Reivindicam no mercado cultural uma visibilidade negra que nos é negada, sem
dúvidas.
Nāo imagino uma
atriz ou cantora negra sendo convidada para interpretar um personagem branco e
é aí que o nó se aperta. Deveria poder. Acredito que quando isso acontecer nāo
estaremos mais perdendo tempo com essas questões.
Entāo sintetizo
minha opinião no seguinte, baseado principalmente na liberdade de expressão:
toda produção tem o direito de escolher quem quiser para atuar em seus
trabalhos; todo seguimento tem o direito de criticar as escolhas de qualquer
produção se ela estiver atingindo os interesses de suas causas; eu, por
exemplo, critico os inúmeros shows que existem por aí onde só atuam músicos
brancos, ou só atuam músicos negros.

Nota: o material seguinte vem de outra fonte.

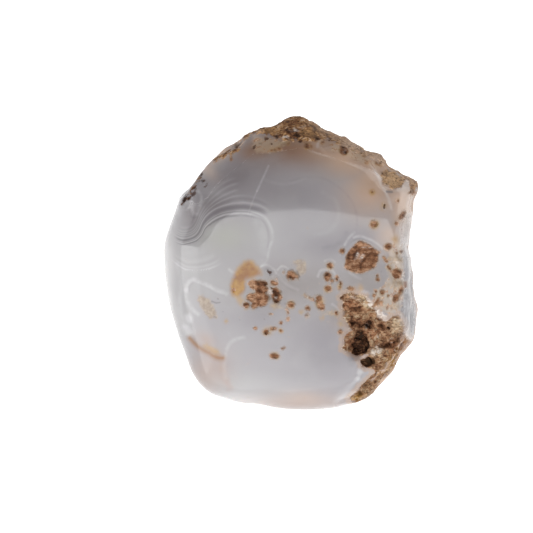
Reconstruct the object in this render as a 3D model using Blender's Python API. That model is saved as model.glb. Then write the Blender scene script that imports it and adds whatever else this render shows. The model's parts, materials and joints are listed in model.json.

Isso acontecer no Brasil é uma loucura. Se
o apartheid fosse oficial explicaria, mas nāo é.
As acusações aos
críticos da escolha generalizadamente como sendo de autoria do “movimento
negro” é injusta e racista, e a critica ao musical nāo tem nada a ver com negro
falando mal de negro, o nível do debate é muito alto e sofisticado.
E pra completar,
minha queridíssima Fabiana Cozza nāo deveria renunciar ao trabalho para que foi
escolhida. Ela é quem decide se é negra ou nāo o suficiente para o papel, e a
permanência dela no musical colaboraria para o avanço desse debate; finalmente
e principalmente, é preciso ser sempre criticada a nossa indústria
cultural que exclui seres visivelmente negros e mulatos dos papéis de destaque
na produção artística brasileira.
Estamos em plena
revolução racial no Brasil e nāo há revolução sem se tocar em
feridas abertas. Vai doer, para todos os lados envolvidos.